The Attempt at a Solution
I thought of 2 ways to do this (both are wrong):
First, after collision, we know that centre of mass is 3/4 l away from pivot. To bring it up vertically above pivot,
[tex] E = mgh [/tex]
I then conveniently equate kinetic energy with gravitational energy:
[tex] V_r = \sqrt(2gh) = \sqrt(2g*1.5l) [/tex]
Since collision is inelastic:
[tex] mv_p = 2mv_r [/tex]
[tex] v_p = 2\sqrt(3gl) [/tex]
This is wrong according to the answer given, correct ans is sqrt(8gl)
Then i used any method:
I kept linear velocity required to bring rod up to vertical position as what i have calculated above.

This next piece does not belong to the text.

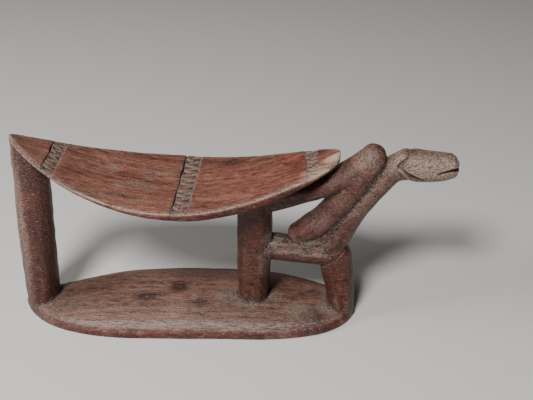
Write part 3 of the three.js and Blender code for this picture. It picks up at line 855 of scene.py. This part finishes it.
def carve(obj):
    # Rounds out the hollows, moves the skin along its normals by the waves and then by the knife's facets,
    # and makes the mesh finer where the bands and the grooves are cut.
    mesh = obj.data
    points, edges = roundOut(mesh)
    print("stage: knife marks")
    onPillow, onBase = pillowShare(points), baseShare(points)
    boards = np.maximum(onPillow, onBase)
    lift = sum(high * waves(points, length, carver["waveSeed"] + i)
               for i, (length, high) in enumerate(carver["waves"]))
    lift *= 1 - (1 - carver["boardShare"]) * boards
    points += normalsOf(mesh) * lift[:, None]
    movePoints(mesh, points)
    facets = knifeFacets(points, normalsOf(mesh), 1 - boards)
    for _ in range(carver["facetRounds"]):
        facets += carver["facetEven"] * (neighbourMean(facets, edges) - facets)
    points += normalsOf(mesh) * facets[:, None]
    movePoints(mesh, points)

    print("stage: bands and grooves")
    upper = onPillow * (normalsOf(mesh)[:, 2] > -chip["faceTurn"])
    margin = bandRelief(points)[2] * upper + np.abs(grooveRelief(points)) * (1 - boards)
    for _ in range(carver["fineRounds"]):
        margin = np.maximum(margin, neighbourMean(margin, edges))
    finerMesh(obj, margin > carver["fineFrom"])
    cutFine(mesh)


def cutFine(mesh):
    # Cuts the bands and the grooves along the normals, flattens the base's foot, and stores at each vertex
    # what lies there, and where light and shade are painted.
    points, normals = pointsOf(mesh), normalsOf(mesh)
    onPillow, onBase = pillowShare(points), baseShare(points)
    onLimbs = 1 - np.maximum(onPillow, onBase)
    scored, chipped, inside = bandRelief(points)
    under = rim(points[:, 0]) - bevelCut(points[:, 0], points[:, 1]) - points[:, 2]
    face = np.clip((normals[:, 2] + chip["faceTurn"]) / chip["faceFade"], 0, 1) * onPillow
    face = face * np.clip(chip["faceEnd"] - under / edge["corner"], 0, 1)
    flank = np.clip(carver["flankFade"] * (1 - np.abs(normals[:, 2])), 0, 1)
    groove = grooveRelief(points) * flank * onLimbs
    cut = (np.maximum(scored, chipped) + chip["sunk"] * inside) * face
    points -= normals * (cut + groove)[:, None]
    points[:, 2] = np.maximum(points[:, 2], 0)
    points[points[:, 2] < carver["flatFoot"], 2] = 0
    movePoints(mesh, points)

    grain = points.copy()
    grain[:, 2] -= onPillow * (rim(points[:, 0]) - pillow["rimHeight"])
    store(mesh, "grain", grain * mm)
    store(mesh, "pillow", onPillow)
    store(mesh, "base", onBase)
    store(mesh, "cut", scored * face)
    store(mesh, "chips", chipped * face)
    store(mesh, "band", inside * face)
    for name, values in bends(mesh, points, groove, onLimbs).items():
        store(mesh, name, values)
    for name, values in edgeZones(points, normals).items():
        store(mesh, name, values * (onBase if name.startswith("base") else onPillow))
    for kind, places in marks.items():
        where = onLimbs * ovals(points[:, ::2], places.get("limbs", []))
        for share, name in ((onPillow, "pillow"), (onBase, "base")):
            where += ovals(points[:, :2], places.get(name, [])) * share * (normals[:, 2] > 0)
        store(mesh, kind, where)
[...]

Then by conservation of angular momentum:
Iw (initial) = Iw (rod) + Iw (putty)
[tex] ml^2(\frac{v}{l}) = (\frac{ml^2}{3})(\frac{v_r}{0.5l}) + ml^2\frac{v_r}{l} [/tex]
This gives me V putty = 5/3 sqrt(3gl) which is also not sqrt(8gl).
1) So the question here is why are both methods incorrect?
2) Why does 2 methods give me different answer? ( Now that i am typing this, i think i didn't account for inelastic collision in my second method did i?)
Any help will be greatly appreciated.